Stoughton Printing is a Los Angeles-based company that has created top-of-the-line jackets, labels, and inserts for LPs since 1964. Stoughton not only excels in the creation of sturdy products but in the reproduction of cover art as well. Randall Roberts, writing for the Los Angeles Times in 2014, spoke with Patrick McCarthy, project manager for Light in The Attic Records, a reissue label that uses Stoughton jackets for much of its packaging. “It’s like when you get into an Audi or a BMW. You shut the door and it has that sound,” McCarthy told Roberts. “It’s this almost imperceptible quality, but you know it when you have it in your hands.”
Blake was adamant that the most important part of the LP equation for him is tangibility. “I grew up in the CD era, I was born in 1990, and a lot of people were into iTunes, but you can’t say ‘oh, look at this cool album cover on my phone.’ You gotta pick it up and show it to people.”
That story repeated with just about all the young people I met. A couple at Tomorrow Records on Hawthorne exclaimed that listening to Led Zeppelin II on vinyl was better because they could feel the music in their chests as it pumped out of “real speakers” at a high volume as opposed to listening on earbuds. Agnes, whom I ran into at Mississippi Records on Albina Street, was picking up some hip hop albums—MF Doom’s Mm Food and Midnight Marauders by A Tribe Called Quest. She told me she appreciated that LPs forced her to put her phone down. And she had recently purchased a new stereo system that she was quite proud of having on display in her house.

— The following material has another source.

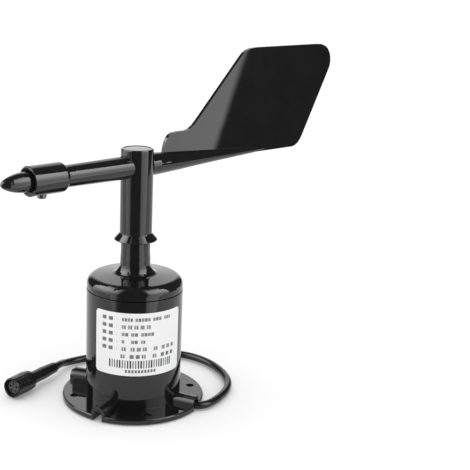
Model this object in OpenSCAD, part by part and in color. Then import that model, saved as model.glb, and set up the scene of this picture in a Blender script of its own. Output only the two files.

All these reactions to the question of what attracts young people to vinyl seem to lead to the conclusion that many of the traits that make older people nostalgic for vinyl are, coincidentally, the same ones that have drawn a new generation of music listeners into the fold. And perhaps that is the ultimate commentary on the resurgence of the 12-inch vinyl record compared to all the forms of music reproduction that have come along in the last 40 years.